Rows from a 3D modeling dataset:
------------------------------------

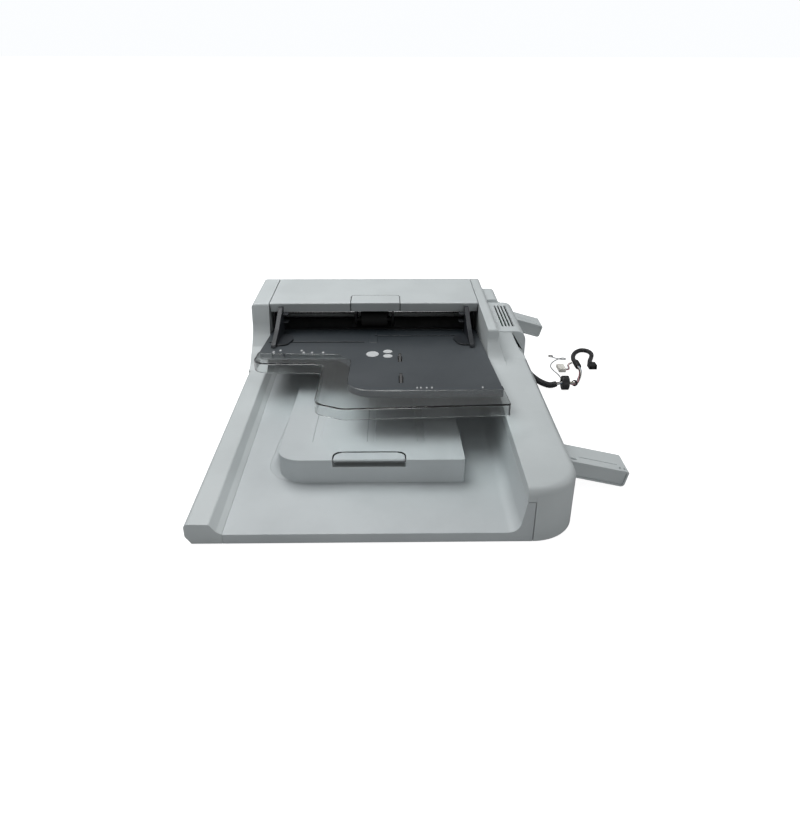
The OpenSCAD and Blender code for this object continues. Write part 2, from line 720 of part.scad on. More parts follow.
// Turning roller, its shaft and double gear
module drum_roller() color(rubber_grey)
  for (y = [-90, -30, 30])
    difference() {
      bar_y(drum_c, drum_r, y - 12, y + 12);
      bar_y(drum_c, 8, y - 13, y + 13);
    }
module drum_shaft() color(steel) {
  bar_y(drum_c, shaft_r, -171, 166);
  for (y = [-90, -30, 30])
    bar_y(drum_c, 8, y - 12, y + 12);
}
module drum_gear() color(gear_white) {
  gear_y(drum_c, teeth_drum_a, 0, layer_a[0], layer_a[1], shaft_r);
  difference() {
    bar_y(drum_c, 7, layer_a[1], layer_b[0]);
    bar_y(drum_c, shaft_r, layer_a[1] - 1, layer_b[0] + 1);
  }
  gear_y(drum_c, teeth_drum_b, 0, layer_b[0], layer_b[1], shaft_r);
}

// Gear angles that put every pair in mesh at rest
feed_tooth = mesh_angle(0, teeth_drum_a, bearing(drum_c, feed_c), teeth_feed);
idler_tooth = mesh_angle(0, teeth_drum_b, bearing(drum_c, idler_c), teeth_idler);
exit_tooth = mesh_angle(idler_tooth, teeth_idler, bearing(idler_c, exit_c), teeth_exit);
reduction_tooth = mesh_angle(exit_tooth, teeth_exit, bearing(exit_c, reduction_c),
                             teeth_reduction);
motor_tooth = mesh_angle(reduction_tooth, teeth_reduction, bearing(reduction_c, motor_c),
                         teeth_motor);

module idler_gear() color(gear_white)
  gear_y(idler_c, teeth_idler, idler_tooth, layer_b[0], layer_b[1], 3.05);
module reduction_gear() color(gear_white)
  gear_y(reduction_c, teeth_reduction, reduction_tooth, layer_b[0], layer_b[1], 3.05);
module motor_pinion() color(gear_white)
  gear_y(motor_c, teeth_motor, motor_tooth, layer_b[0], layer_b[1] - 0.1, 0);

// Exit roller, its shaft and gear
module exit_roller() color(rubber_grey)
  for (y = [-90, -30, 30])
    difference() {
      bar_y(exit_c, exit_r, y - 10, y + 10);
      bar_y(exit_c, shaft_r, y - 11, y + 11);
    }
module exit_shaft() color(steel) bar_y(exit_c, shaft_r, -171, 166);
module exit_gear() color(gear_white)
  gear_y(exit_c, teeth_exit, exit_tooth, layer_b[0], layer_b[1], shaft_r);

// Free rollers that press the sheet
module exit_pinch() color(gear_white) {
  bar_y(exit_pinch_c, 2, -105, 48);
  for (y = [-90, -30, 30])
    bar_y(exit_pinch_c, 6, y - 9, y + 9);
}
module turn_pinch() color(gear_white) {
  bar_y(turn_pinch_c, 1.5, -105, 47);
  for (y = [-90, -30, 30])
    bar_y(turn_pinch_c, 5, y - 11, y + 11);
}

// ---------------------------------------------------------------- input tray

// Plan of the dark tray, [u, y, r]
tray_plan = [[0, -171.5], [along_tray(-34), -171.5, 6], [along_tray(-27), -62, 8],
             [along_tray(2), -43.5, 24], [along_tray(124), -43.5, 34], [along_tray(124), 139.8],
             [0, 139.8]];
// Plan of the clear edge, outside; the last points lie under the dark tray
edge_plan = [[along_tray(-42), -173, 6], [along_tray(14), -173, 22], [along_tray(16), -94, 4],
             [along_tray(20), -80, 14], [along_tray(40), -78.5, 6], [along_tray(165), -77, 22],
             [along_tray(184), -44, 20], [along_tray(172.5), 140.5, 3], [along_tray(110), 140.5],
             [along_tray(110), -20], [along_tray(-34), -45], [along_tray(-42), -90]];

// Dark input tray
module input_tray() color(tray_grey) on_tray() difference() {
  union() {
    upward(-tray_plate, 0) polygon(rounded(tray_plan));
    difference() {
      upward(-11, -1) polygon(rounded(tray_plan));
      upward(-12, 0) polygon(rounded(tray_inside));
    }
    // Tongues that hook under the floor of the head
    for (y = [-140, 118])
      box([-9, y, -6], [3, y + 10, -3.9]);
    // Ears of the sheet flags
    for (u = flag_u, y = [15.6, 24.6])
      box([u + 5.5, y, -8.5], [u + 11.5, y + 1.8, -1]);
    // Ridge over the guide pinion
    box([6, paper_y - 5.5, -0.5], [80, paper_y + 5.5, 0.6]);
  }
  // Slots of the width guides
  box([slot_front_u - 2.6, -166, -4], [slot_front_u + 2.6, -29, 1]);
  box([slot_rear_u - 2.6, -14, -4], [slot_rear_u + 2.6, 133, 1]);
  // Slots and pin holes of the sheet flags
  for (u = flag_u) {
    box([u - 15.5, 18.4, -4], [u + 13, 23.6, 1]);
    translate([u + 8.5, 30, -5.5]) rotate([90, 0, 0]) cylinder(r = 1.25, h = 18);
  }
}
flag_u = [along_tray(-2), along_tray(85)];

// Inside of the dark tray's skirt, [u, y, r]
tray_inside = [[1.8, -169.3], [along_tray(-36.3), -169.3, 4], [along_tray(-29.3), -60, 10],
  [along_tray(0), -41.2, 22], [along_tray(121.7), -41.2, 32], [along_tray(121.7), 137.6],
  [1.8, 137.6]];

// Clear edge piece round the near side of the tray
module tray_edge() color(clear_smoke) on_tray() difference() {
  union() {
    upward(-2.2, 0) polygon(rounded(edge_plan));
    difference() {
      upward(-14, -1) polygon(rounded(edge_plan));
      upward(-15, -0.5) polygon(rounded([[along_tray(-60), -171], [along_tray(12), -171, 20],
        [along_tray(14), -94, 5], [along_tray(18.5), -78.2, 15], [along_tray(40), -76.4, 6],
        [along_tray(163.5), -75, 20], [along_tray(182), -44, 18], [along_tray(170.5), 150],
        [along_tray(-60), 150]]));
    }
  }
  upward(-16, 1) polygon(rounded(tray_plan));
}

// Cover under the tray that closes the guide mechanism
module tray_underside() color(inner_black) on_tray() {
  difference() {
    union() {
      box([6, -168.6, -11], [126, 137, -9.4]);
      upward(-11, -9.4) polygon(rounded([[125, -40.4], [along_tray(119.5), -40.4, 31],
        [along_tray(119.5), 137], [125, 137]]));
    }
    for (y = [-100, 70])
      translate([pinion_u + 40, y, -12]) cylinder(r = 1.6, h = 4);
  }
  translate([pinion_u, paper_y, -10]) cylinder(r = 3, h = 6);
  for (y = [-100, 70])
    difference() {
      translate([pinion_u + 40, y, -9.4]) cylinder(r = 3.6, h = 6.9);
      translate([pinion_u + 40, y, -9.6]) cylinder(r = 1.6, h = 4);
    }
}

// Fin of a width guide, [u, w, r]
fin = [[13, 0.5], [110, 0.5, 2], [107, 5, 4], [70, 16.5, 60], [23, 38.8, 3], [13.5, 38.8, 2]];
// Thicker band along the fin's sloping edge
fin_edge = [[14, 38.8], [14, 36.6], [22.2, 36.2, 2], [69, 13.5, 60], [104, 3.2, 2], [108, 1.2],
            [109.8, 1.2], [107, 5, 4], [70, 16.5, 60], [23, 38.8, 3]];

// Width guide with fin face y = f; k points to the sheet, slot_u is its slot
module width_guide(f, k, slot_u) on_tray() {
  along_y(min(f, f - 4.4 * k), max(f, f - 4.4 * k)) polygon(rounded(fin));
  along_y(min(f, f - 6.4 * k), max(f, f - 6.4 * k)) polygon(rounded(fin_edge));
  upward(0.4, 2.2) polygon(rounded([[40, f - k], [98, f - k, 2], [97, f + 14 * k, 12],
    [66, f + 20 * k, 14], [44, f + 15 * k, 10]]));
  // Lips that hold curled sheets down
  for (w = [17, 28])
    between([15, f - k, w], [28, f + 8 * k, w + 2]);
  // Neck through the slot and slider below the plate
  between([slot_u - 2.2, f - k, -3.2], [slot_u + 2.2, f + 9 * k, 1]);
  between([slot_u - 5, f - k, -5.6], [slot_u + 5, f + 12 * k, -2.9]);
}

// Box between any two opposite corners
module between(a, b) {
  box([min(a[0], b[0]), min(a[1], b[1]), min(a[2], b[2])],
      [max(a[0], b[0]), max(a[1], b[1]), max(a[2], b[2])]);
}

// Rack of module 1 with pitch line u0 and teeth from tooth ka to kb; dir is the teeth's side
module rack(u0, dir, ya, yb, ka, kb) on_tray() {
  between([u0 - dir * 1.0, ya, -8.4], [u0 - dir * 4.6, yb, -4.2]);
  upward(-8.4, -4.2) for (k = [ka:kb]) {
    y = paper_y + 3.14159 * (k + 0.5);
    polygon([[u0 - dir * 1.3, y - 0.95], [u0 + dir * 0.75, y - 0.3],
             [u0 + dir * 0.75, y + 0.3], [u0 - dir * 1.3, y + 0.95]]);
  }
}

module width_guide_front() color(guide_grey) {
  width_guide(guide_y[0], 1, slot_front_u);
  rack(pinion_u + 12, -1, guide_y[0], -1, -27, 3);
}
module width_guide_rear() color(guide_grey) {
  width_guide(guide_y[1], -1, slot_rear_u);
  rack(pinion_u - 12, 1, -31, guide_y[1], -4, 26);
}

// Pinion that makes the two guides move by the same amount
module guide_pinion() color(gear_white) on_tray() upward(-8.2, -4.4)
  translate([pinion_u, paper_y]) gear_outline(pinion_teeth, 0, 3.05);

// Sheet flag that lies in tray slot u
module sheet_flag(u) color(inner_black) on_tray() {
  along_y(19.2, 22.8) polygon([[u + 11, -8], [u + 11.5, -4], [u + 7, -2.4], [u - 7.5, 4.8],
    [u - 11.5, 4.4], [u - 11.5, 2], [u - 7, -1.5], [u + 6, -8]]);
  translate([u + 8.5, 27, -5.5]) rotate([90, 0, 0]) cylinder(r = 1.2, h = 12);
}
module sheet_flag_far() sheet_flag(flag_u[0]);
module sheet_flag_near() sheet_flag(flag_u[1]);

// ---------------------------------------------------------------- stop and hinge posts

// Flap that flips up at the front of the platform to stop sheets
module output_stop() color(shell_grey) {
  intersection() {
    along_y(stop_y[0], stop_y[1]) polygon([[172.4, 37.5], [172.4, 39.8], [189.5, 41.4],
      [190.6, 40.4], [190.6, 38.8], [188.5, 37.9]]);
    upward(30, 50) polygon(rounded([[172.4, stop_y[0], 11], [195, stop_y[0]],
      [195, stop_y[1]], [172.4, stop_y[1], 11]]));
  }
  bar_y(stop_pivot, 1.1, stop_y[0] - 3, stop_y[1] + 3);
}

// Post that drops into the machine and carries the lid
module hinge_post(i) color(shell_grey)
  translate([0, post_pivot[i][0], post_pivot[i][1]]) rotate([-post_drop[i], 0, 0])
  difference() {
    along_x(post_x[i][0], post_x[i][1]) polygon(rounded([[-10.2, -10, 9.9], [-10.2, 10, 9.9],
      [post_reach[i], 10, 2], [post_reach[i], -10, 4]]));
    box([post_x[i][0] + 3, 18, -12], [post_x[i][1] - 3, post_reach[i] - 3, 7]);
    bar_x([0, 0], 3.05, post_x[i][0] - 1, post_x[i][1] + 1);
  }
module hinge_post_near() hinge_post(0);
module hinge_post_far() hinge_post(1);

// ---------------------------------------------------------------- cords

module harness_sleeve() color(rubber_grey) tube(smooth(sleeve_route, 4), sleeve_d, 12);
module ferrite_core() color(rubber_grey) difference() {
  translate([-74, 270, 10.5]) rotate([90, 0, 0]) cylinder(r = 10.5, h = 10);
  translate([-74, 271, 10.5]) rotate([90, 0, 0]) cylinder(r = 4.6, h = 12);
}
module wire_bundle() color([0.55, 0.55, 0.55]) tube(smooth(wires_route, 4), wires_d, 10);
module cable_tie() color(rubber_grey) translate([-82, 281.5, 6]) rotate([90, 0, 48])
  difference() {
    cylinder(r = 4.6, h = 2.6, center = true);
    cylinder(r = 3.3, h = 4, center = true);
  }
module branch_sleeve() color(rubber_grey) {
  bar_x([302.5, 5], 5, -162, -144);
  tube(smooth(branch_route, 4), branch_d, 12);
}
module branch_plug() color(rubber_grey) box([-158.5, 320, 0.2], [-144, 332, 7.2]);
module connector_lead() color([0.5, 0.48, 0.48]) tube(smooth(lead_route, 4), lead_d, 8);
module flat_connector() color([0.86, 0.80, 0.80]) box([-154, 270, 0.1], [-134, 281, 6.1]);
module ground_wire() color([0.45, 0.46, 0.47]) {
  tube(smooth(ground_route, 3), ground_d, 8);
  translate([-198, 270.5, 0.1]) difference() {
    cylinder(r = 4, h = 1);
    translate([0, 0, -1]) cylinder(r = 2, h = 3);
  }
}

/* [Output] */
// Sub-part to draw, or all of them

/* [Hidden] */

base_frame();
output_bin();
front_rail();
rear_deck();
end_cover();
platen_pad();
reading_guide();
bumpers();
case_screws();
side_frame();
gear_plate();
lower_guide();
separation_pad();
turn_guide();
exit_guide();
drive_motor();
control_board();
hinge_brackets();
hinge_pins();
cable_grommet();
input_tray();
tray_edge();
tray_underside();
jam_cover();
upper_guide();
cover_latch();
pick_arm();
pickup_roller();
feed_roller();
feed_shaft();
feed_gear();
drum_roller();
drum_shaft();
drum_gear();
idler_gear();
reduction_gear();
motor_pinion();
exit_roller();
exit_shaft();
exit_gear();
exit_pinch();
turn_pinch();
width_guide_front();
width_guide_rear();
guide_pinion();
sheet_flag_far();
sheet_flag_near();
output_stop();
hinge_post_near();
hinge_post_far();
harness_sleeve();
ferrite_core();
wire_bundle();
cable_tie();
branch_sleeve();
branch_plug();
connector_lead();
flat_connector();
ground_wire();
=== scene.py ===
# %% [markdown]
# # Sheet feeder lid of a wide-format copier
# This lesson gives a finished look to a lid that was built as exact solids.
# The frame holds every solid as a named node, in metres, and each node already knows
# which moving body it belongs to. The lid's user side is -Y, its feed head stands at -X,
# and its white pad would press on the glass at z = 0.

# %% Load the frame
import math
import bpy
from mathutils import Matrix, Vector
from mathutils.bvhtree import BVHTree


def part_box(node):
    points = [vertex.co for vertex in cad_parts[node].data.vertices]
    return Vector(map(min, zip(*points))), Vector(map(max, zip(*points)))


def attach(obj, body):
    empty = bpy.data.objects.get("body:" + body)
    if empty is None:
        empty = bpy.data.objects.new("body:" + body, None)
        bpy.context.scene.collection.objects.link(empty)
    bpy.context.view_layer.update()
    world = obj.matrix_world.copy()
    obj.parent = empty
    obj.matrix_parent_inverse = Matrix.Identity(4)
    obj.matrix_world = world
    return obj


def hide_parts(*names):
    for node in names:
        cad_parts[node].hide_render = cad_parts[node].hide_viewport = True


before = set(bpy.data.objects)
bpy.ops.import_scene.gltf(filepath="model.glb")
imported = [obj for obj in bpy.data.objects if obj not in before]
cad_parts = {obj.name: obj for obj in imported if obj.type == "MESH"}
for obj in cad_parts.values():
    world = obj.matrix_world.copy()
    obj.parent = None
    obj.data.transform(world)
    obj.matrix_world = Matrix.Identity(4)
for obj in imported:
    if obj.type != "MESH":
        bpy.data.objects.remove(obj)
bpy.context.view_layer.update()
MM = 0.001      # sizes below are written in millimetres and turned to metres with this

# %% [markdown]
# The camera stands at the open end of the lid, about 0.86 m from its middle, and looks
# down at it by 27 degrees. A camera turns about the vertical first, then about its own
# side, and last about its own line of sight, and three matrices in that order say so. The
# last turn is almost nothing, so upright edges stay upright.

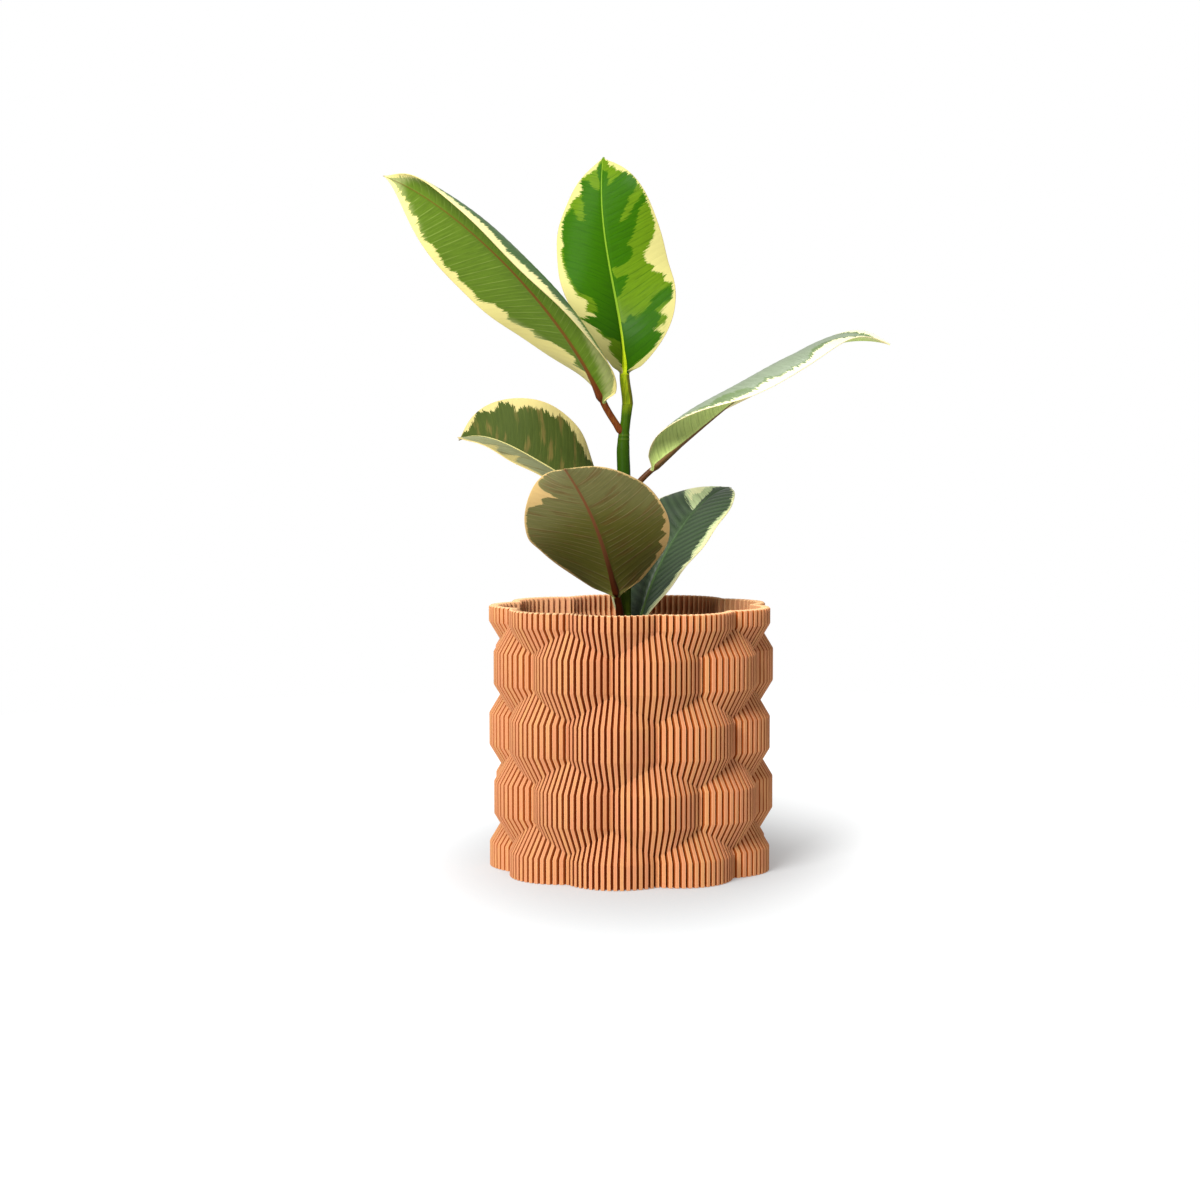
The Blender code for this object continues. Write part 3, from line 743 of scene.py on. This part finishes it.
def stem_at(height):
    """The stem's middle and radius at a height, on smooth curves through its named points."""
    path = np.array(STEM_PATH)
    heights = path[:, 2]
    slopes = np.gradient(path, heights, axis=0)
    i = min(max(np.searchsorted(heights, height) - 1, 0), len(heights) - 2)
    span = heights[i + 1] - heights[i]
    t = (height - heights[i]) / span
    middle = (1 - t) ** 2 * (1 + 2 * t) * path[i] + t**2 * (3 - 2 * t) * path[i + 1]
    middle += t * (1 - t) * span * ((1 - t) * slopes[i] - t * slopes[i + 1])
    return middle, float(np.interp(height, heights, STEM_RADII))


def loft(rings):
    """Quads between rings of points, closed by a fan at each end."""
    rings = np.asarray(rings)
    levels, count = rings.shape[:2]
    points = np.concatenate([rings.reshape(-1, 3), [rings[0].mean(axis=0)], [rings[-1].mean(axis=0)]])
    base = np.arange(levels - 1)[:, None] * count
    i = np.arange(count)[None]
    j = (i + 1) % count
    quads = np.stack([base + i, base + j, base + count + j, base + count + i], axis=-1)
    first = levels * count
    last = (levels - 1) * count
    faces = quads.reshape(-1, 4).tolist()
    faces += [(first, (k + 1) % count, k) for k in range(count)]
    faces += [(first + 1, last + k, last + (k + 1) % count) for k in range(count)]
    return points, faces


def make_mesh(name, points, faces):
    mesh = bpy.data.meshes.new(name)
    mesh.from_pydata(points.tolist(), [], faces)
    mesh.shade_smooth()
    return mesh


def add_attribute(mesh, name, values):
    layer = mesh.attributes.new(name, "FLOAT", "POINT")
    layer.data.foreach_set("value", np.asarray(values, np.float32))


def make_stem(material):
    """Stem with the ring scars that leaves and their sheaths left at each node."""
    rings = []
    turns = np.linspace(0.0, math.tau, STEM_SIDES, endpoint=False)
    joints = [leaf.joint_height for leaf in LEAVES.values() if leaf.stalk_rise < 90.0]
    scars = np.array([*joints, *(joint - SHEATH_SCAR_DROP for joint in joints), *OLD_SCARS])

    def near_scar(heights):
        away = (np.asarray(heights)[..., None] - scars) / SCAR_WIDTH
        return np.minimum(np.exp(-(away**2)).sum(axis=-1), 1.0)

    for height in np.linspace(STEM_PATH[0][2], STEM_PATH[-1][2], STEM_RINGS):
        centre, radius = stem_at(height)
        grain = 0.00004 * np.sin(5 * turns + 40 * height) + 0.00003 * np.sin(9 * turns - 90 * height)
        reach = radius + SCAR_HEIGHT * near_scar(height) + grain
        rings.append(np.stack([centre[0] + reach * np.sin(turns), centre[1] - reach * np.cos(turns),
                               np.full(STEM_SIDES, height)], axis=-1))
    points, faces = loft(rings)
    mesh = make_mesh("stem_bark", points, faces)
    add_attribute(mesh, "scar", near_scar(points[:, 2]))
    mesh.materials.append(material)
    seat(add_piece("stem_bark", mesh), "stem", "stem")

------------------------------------

DIRECTIONS FOR THIS TASK:
Will you return exactly the lines above from the one with "guide_pinion();" down to the one with "in imported if", counting both as part of the range?

FINAL RESULT:
guide_pinion();
sheet_flag_far();
sheet_flag_near();
output_stop();
hinge_post_near();
hinge_post_far();
harness_sleeve();
ferrite_core();
wire_bundle();
cable_tie();
branch_sleeve();
branch_plug();
connector_lead();
flat_connector();
ground_wire();
=== scene.py ===
# %% [markdown]
# # Sheet feeder lid of a wide-format copier
# This lesson gives a finished look to a lid that was built as exact solids.
# The frame holds every solid as a named node, in metres, and each node already knows
# which moving body it belongs to. The lid's user side is -Y, its feed head stands at -X,
# and its white pad would press on the glass at z = 0.

# %% Load the frame
import math
import bpy
from mathutils import Matrix, Vector
from mathutils.bvhtree import BVHTree


def part_box(node):
    points = [vertex.co for vertex in cad_parts[node].data.vertices]
    return Vector(map(min, zip(*points))), Vector(map(max, zip(*points)))


def attach(obj, body):
    empty = bpy.data.objects.get("body:" + body)
    if empty is None:
        empty = bpy.data.objects.new("body:" + body, None)
        bpy.context.scene.collection.objects.link(empty)
    bpy.context.view_layer.update()
    world = obj.matrix_world.copy()
    obj.parent = empty
    obj.matrix_parent_inverse = Matrix.Identity(4)
    obj.matrix_world = world
    return obj


def hide_parts(*names):
    for node in names:
        cad_parts[node].hide_render = cad_parts[node].hide_viewport = True


before = set(bpy.data.objects)
bpy.ops.import_scene.gltf(filepath="model.glb")
imported = [obj for obj in bpy.data.objects if obj not in before]
cad_parts = {obj.name: obj for obj in imported if obj.type == "MESH"}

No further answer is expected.